◆ **What is asked**: Give back, exactly as written, the lines from the beginning of the listing through the one that contains "wire end loops.".

▼▼▼

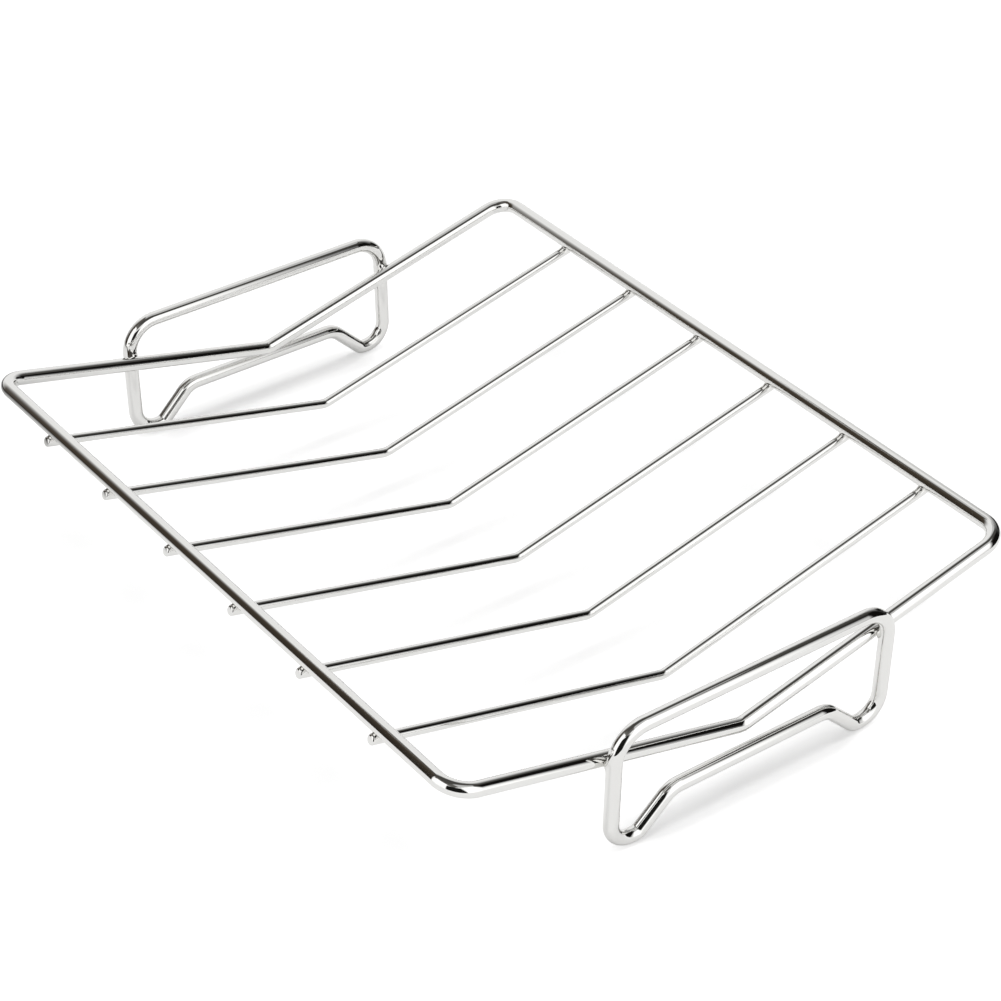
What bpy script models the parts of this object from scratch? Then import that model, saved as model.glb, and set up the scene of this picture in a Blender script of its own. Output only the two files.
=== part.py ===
"""Roasting rack: a shallow V of welded round wire that stands on two upright wire end loops.

Metres, +Z up. X runs along the rack, Y across it, and the origin is on the table under its middle.
The rim is one closed wire, bent to a V at the middle of its two short sides. Thinner V wires lie
under its long sides, and a closed end loop, which is handle and legs in one, is welded outside each
short side. Each weld nugget belongs to the wire that is welded on, and stops a small gap short of
the rim.
"""

import math
from collections import namedtuple

import bmesh
import bpy
from mathutils import Matrix, Vector

MM = 0.001

# Wire stock
FRAME_WIRE_DIAMETER = 6.0 * MM
CROSS_WIRE_DIAMETER = 4.0 * MM

# Rim, measured to the wire's axis
RIM_LENGTH = 320.0 * MM
RIM_WIDTH = 256.0 * MM
RIM_HEIGHT = 55.6 * MM
VALLEY_DEPTH = 31.4 * MM

# Cross wires: how many, how far the outer ones lie from the rim's short sides, and their cut ends
CROSS_WIRE_COUNT = 6
CROSS_WIRE_END_SPACE = 45.0 * MM
CROSS_WIRE_OVERHANG = 2.8 * MM
CUT_END_ROUNDING = 0.7 * MM

# End loops, measured to the wire's axis in the plane of the loop
LOOP_WIDTH = 128.0 * MM
GRIP_DROP = 1.4 * MM
BRIDGE_HEIGHT = 16.8 * MM
RISE_ANGLE = math.radians(44.0)
FOOT_FLAT = 1.1 * MM
LOOP_LEAN = math.radians(1.9)

# Radii of the former at the inside of each bend
RIM_CORNER_BEND = 7.0 * MM
VALLEY_BEND = 6.0 * MM
CROSS_WIRE_BEND = 7.0 * MM
GRIP_BEND = 10.0 * MM
FOOT_BEND = 6.8 * MM
RISE_BEND = 1.0 * MM
BRIDGE_BEND = 7.0 * MM

# Weld nuggets, as half sizes along the welded wire, across it and towards the rim
WELD_GAP = 0.3 * MM
NUGGET_HALF_LENGTH = 2.7 * MM
NUGGET_HALF_WIDTH = 2.2 * MM
NUGGET_HALF_HEIGHT = 1.5 * MM

# Finish
FRAME_STEEL_SHADE = 0.72
FRAME_STEEL_ROUGHNESS = 0.10
CROSS_STEEL_SHADE = 0.70
CROSS_STEEL_ROUGHNESS = 0.12

# Fineness of the facets
FRAME_WIRE_BEVEL_STEPS = 8
CROSS_WIRE_BEVEL_STEPS = 5
BEND_STEP = math.radians(10.0)
END_RINGS = 3
NUGGET_SEGMENTS = 16
NUGGET_RINGS = 10
CLEARANCE_SEGMENTS = 40
MERGE_DISTANCE = 0.001 * MM

# Worked out from the sizes above
FRAME_WIRE_RADIUS = FRAME_WIRE_DIAMETER / 2
CROSS_WIRE_RADIUS = CROSS_WIRE_DIAMETER / 2
HALF_LENGTH = RIM_LENGTH / 2
HALF_WIDTH = RIM_WIDTH / 2
VALLEY_HEIGHT = RIM_HEIGHT - VALLEY_DEPTH
WING_SLOPE = math.atan2(VALLEY_DEPTH, HALF_WIDTH)
CROSS_WIRE_PITCH = (RIM_LENGTH - 2 * CROSS_WIRE_END_SPACE) / (CROSS_WIRE_COUNT - 1)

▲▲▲

◆ **Result for this exercise**:
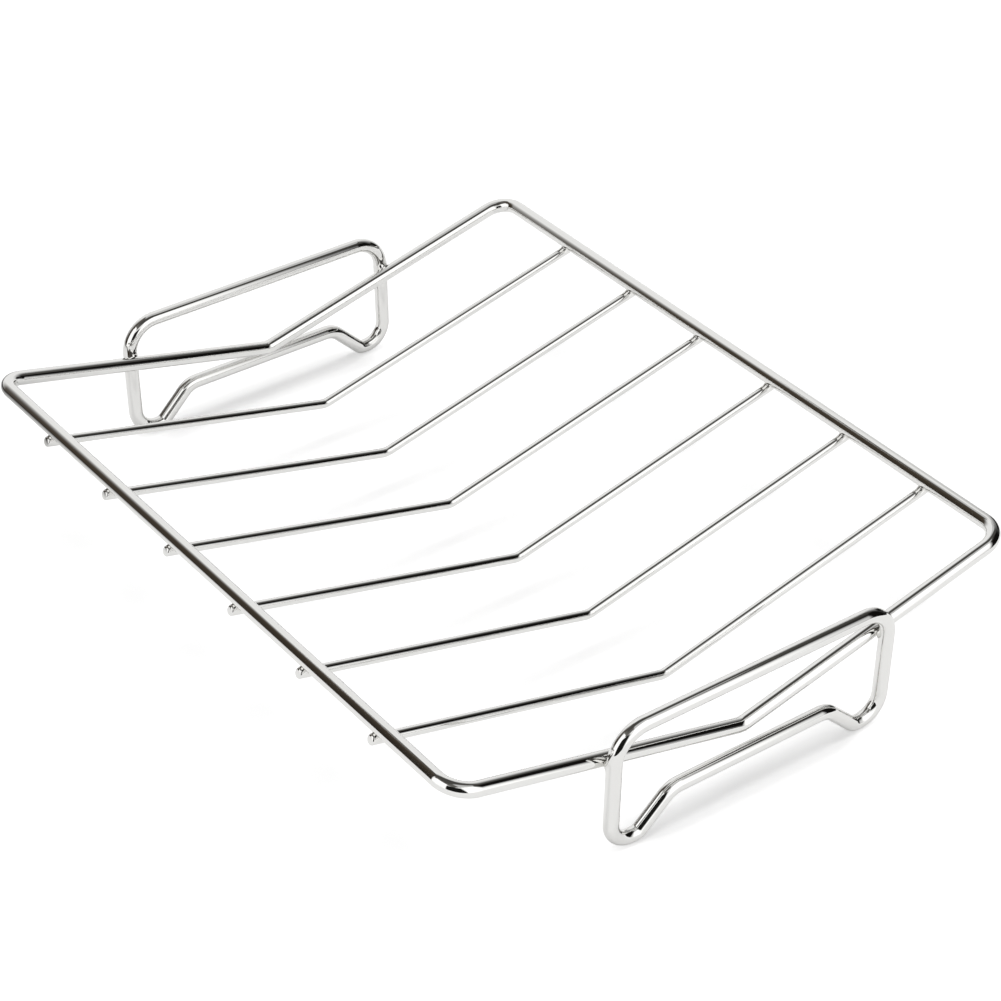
What bpy script models the parts of this object from scratch? Then import that model, saved as model.glb, and set up the scene of this picture in a Blender script of its own. Output only the two files.
=== part.py ===
"""Roasting rack: a shallow V of welded round wire that stands on two upright wire end loops.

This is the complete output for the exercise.